The March West
On July 8, 1874, the small force of NWMP moved out of Dufferin, Manitoba,
and headed west toward the junction of the Bow and Belly Rivers over 800
miles away, in what is today southern Alberta. Their objective was to
locate Fort Whoop-up, notorious stronghold of the whiskey traders, and
destroy the whiskey trade. For two months the cavalcade of ox carts, wagons,
cattle, field pieces and agricultural equipment crawled steadily westward.
At La Roche Perce, the contingent split. The greater part of "A"
6 Troop proceeded northwestward via Fort Ellice, to establish itself at
the Hudson's Bay Company post, Fort Edmonton. The remainder of the force,
ragged and weary, its horses starved and parched, toiled on in pitiable
condition to the Sweet Grass Hills, near the International Boundary. There,
the Commissioner and the Assistant Commissioner led a small party south
to Fort Benton, Montana, to replenish exhausted stocks of food and purchase
fresh horses.
On his return from Fort Benton, the Commissioner set out with two troops
for Swan River, the newly appointed headquarters of the Force. Assistant
Commissioner James F. Macleod, commanding "B", "C"
and "F" Troops and the remainder of "A", continued
westward to the foothills. Macleod, with the assistance of Métis
scout Jerry Potts, located Fort Whoop-up, but the whiskey traders had
fled. The column finally halted on the banks of the Old Man River, where
in October 1874, they began building the first police outpost in the far
west. It was named Fort Macleod.
In the months that followed, the whiskey trade was smashed and lawlessness
sharply declined. By 1875, the police had erected additional posts at
Fort Saskatchewan, Fort Calgary and Fort Walsh. Law and order was firmly
established on Canada's western frontier.

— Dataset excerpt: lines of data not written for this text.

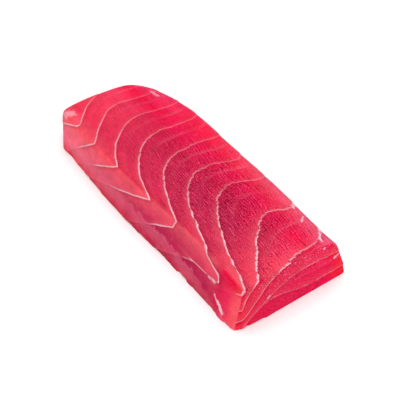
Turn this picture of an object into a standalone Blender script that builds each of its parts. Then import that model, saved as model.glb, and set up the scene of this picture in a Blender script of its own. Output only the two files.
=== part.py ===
"""Raw tuna steak: one thick block, cut square from the loin of a large tuna.

The block lies flat on its cut underside. +X runs along it towards the clean cut near
end, +Y is towards its soft shoulder, +Z is up, and the origin is under its middle.
Its sides lean in, its top is a little crowned and falls towards the far end, and the
far end is rounded off on the side of the soft shoulder.
"""

import math

import bmesh
import bpy
from mathutils import Matrix, Vector

# Driving sizes, in metres
LENGTH = 0.180
BASE_HALF_WIDTH = 0.0369
NEAR_HEIGHT = 0.0300
FAR_HEIGHT = 0.0266

# The left side: nearly straight, with one slow wave from the knife
LEFT_LEAN_FAR = 0.0040
LEFT_LEAN_NEAR = 0.0066
LEFT_WAVE = 0.0013
LEFT_WAVE_LENGTH = 0.120
LEFT_WAVE_CREST = -0.018
LEFT_SHOULDER_DROP = 0.0014

# The right side: it swells a little towards the far end, and bows inwards to a soft shoulder
RIGHT_SWELL = 0.0020
RIGHT_LEAN_FAR = 0.0042
RIGHT_LEAN_NEAR = 0.0090
RIGHT_WAVE = 0.0008
RIGHT_WAVE_LENGTH = 0.080
RIGHT_WAVE_CREST = 0.033
RIGHT_BOW = 1.5
RIGHT_SHOULDER_DROP = 0.0020

# The ends: the near one is a clean cut, and the far one is rounded off to the right
NEAR_FACE_LEAN = 0.0020
NEAR_CORNER_NIP = 0.0026
FAR_FACE_TUCK = 0.0040
FAR_SLANT = 0.0016
FAR_LEFT_SETBACK = 0.0012
FAR_RIGHT_CORNER = 0.069
FAR_RIGHT_NARROWING = 0.56

# How steeply each shape fades away from its own rim or corner, as a power
SHOULDER_FADE = 3
CORNER_FADE = 8
NIP_FADE = 20

# The cage: where the block is cut across, as shares of its length, width and height
STATIONS = (-0.90, -0.70, -0.42, -0.14, 0.14, 0.42, 0.70, 0.92)
COLUMNS = (-0.80, -0.40, 0.00, 0.40, 0.74)
ROWS = (0.34, 0.76)
SUBDIVISION_LEVELS = 2

# How sharp each rim of the block stays, from 0, soft, to 1, a knife's edge
BASE_RIM = 1.0
NEAR_TOP_RIM = 0.55
NEAR_LEFT_RIM = 0.70
NEAR_RIGHT_RIM = 0.45
LEFT_SHOULDER_RIM = 0.20
RIM_TOLERANCE = 1e-5

FLESH_COLOUR = (0.70, 0.045, 0.105, 1.0)
FLESH_ROUGHNESS = 0.38


def blend(start, end, share):
    """The value a share of the way from start to end."""
    return start + (end - start) * share


def clear_scene():
    """Removes whatever the opened file holds."""
    for obj in list(bpy.data.objects):
        bpy.data.objects.remove(obj)


def wave(x, height, length, crest):
    """The slow wave that the knife leaves along a side."""
    return height * math.cos(math.tau * (x - crest) / length)


def left_edge(x):
    """The left side's foot, measured from the middle line."""
    return -BASE_HALF_WIDTH - wave(x, LEFT_WAVE, LEFT_WAVE_LENGTH, LEFT_WAVE_CREST)


def right_edge(x):
    """The right side's foot, with the far corner carried round in part of an ellipse."""
    swell = RIGHT_SWELL * (0.5 - x / LENGTH)
    edge = BASE_HALF_WIDTH + swell + wave(x, RIGHT_WAVE, RIGHT_WAVE_LENGTH, RIGHT_WAVE_CREST)
    into_corner = (FAR_RIGHT_CORNER - LENGTH / 2 - x) / FAR_RIGHT_CORNER
    if into_corner > 0:
        edge *= 1 - FAR_RIGHT_NARROWING * (1 - math.sqrt(max(0.0, 1 - into_corner ** 2)))
    return edge


def crest_height(along):
    """The height of the top along the middle line."""
    return blend(FAR_HEIGHT, NEAR_HEIGHT, (along + 1) / 2)


def near_end_shift(across, up):
    """How far the near face stands back from a square cut, most at its foot's left corner."""
    nip = NEAR_CORNER_NIP * max(0.0, -across) ** CORNER_FADE * (1 - up)
    return -NEAR_FACE_LEAN * up - nip


def far_end_shift(across, up):
    """How far the far face stands back: its foot is tucked under, and it slants a little."""
    left_corner = FAR_LEFT_SETBACK * max(0.0, -across) ** CORNER_FADE
    return left_corner + FAR_SLANT * (across + 1) / 2 + FAR_FACE_TUCK * (1 - up)


def placed(along, across, up):
    """Where a point of the plain block, -1 to 1 along and across and 0 to 1 up, is on the steak."""
    x = along * LENGTH / 2
    left_lean = blend(LEFT_LEAN_FAR, LEFT_LEAN_NEAR, (along + 1) / 2)
    right_lean = blend(RIGHT_LEAN_FAR, RIGHT_LEAN_NEAR, (along + 1) / 2)
    left = left_edge(x) + left_lean * up
    if along > 0:
        left += NEAR_CORNER_NIP * along ** NIP_FADE * (1 - up)
    right = right_edge(x) - right_lean * up ** RIGHT_BOW
    y = blend(left, right, (across + 1) / 2)
    drop = LEFT_SHOULDER_DROP if across < 0 else RIGHT_SHOULDER_DROP
    z = (crest_height(along) - drop * abs(across) ** SHOULDER_FADE) * up
    shift = near_end_shift(across, up) if along > 0 else far_end_shift(across, up)
    return Vector((x + shift * along ** CORNER_FADE, y, z))


def cut_block():
    """A two by two by one block, cut across at every station, column and row."""
    mesh = bmesh.new()
    bmesh.ops.create_cube(mesh, size=2.0)
    bmesh.ops.translate(mesh, verts=mesh.verts, vec=(0, 0, 1))
    bmesh.ops.scale(mesh, verts=mesh.verts, vec=(1, 1, 0.5))
    cuts = [(Vector((s, 0, 0)), Vector((1, 0, 0))) for s in STATIONS]
    cuts += [(Vector((0, c, 0)), Vector((0, 1, 0))) for c in COLUMNS]
    cuts += [(Vector((0, 0, r)), Vector((0, 0, 1))) for r in ROWS]
    for point, normal in cuts:
        everything = mesh.verts[:] + mesh.edges[:] + mesh.faces[:]
        bmesh.ops.bisect_plane(mesh, geom=everything, plane_co=point, plane_no=normal)
    return mesh


def rim_sharpness(edge):
    """The crease of an edge of the plain block, by which rims it lies on."""
    first, second = (v.co for v in edge.verts)

    def both(axis, value):
        return max(abs(first[axis] - value), abs(second[axis] - value)) < RIM_TOLERANCE

    if both(2, 0) and (both(0, 1) or both(0, -1) or both(1, 1) or both(1, -1)):
        return BASE_RIM
    if both(0, 1) and both(2, 1):
        return NEAR_TOP_RIM
    if both(0, 1) and both(1, -1):
        return NEAR_LEFT_RIM
    if both(0, 1) and both(1, 1):
        return NEAR_RIGHT_RIM
    if both(1, -1) and both(2, 1):
        return LEFT_SHOULDER_RIM
    return 0.0


def flesh_material():
    """Plain raw tuna: crimson and moist."""
    material = bpy.data.materials.new("raw_tuna_flesh")
    material.use_nodes = True
    shader = material.node_tree.nodes["Principled BSDF"]
    shader.inputs["Base Color"].default_value = FLESH_COLOUR
    shader.inputs["Roughness"].default_value = FLESH_ROUGHNESS
    shader.inputs["Metallic"].default_value = 0.0
    return material


def centre_on_origin(steak):
    """Slides the cage along and across until the rounded block's box is centred."""
    rounded = steak.evaluated_get(bpy.context.evaluated_depsgraph_get())
    points = [vertex.co for vertex in rounded.to_mesh().vertices]
    middle = [(min(p[axis] for p in points) + max(p[axis] for p in points)) / 2 for axis in (0, 1)]
    rounded.to_mesh_clear()
    steak.data.transform(Matrix.Translation((-middle[0], -middle[1], 0.0)))


def make_steak(collection):
    """The whole steak: the cut block, put in its form and rounded by subdivision."""
    cage = cut_block()
    crease = cage.edges.layers.float.new("crease_edge")
    for edge in cage.edges:
        edge[crease] = rim_sharpness(edge)
    for vertex in cage.verts:
        vertex.co = placed(*vertex.co)
    bmesh.ops.recalc_face_normals(cage, faces=cage.faces)
    mesh = bpy.data.meshes.new("tuna_steak")
    cage.to_mesh(mesh)
    cage.free()
    mesh.shade_smooth()
    steak = bpy.data.objects.new("tuna_steak", mesh)
    collection.objects.link(steak)
    steak.data.materials.append(flesh_material())
    rounding = steak.modifiers.new("Rounding", "SUBSURF")
    rounding.levels = SUBDIVISION_LEVELS
    rounding.render_levels = SUBDIVISION_LEVELS
    centre_on_origin(steak)


def main():
    clear_scene()
    collection = bpy.data.collections.new("raw_tuna_steak")
    bpy.context.scene.collection.children.link(collection)
    make_steak(collection)


main()
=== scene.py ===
# %% [markdown]
# # A raw tuna steak
#
# The object is one thick block cut from the lean back muscle of a tuna. A long knife has
# left a smooth top, two long sides and two ends, and every cut face shows the same thing:
# curved flakes of dark red muscle, parted by thin sheets of pale connective tissue.
#
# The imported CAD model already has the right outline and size, so it is loaded first, as a
# fixed frame. All that follows dresses that frame: a fine skin mesh with the low steps of
# the flakes, and a flesh material whose seams, fibres and flecks follow the same rule.

# %%
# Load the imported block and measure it

import math

import bmesh
import bpy
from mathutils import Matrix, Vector


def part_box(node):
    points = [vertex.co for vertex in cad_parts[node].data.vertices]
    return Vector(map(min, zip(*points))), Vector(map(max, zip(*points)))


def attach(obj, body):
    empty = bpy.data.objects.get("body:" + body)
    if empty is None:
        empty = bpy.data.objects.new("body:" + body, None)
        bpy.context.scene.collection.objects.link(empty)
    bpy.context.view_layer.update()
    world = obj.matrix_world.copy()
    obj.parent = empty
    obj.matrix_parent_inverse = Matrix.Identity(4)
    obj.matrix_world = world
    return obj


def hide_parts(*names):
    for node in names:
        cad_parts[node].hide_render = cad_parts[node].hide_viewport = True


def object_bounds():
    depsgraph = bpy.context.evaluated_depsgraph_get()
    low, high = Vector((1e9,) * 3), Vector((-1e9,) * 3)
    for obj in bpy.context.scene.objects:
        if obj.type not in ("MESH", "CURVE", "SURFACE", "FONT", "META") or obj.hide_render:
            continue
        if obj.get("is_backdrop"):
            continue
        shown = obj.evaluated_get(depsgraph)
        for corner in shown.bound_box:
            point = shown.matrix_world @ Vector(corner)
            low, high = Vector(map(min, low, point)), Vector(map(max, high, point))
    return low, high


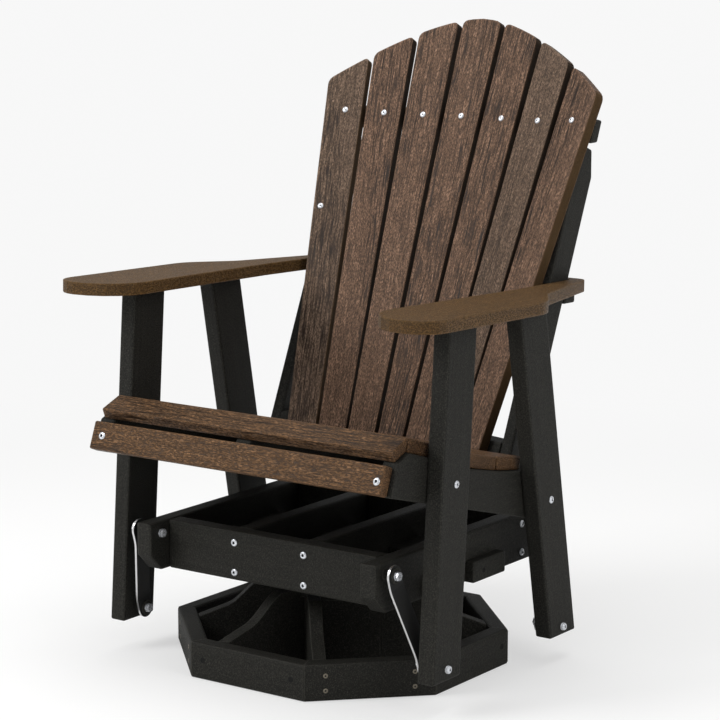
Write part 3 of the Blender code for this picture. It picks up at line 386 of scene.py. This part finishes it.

The NWMP's main task between 1874-85 was to establish and maintain amicable
relations with the native peoples of the Northwest Territories. One of
the Canadian Government's main concerns during this period was to avoid
the American experience of frontier wars. Fortunately, the Canadian situation
was different from that below the border. Miners and settlers had still
not arrived in the Canadian west in sufficient numbers to challenge the
warlike tribes for their hunting lands.
By the time substantial settlement did get underway on the Canadian prairies,
the Indians' way of life had already changed dramatically, with the rapid
disappearance of the buffalo herds. In the Spring of 1876, hostilities
between the American Sioux and the United States Army made Canadian authorities
anxious to peacefully acquire title to most of the territory held by the
Saskatchewan First Nations and the Blackfoot Confederacy. In the same
year, Treaty No. 6 was concluded between the Canadian Government and the
Cree and Assiniboine. The Crees and Assiniboine surrendered their title
to 120,000 square miles of central Saskatchewan and Alberta by agreeing
to this treaty. The presence of the NWMP in their scarlet tunics played
an important calming role in the negotiations of Treaty No. 6.
In September 1877, at Blackfoot Crossing on the Bow River, tribes of the
Blackfoot Confederacy met with the two Canadian commissioners appointed
to treaty with them: the Honourable David Laird, Lieutenant Governor of
the Northwest Territories; and Commissioner J.F. Macleod of the North-West
Mounted Police. The bond of trust which had developed between Commissioner
Macleod and the two most prominent Indian Chiefs, Crowfoot and Red Crow,
was the key to the successful signing of Treaty No. 7. In accepting the
"Blackfoot Treaty," Crowfoot said: "The advice given me
and my people has proven to be very good. If the police had not come to
this country, where would we all be now? Bad men and whiskey were killing
us so fast that very few of us would have been left today. The Mounted
Police have protected us as the feathers of the bird protect it from the
frosts of winter."
On September 22, amid pomp and ceremony, the Chiefs of the Blackfoot Confederacy
signed Treaty No. 7, surrendering their title to what is today Southern
Alberta. At last, the way was clear for plains' settlement and the building
of a transcontinental railway which Canadians hoped would bring a new
and prosperous future to their young nation.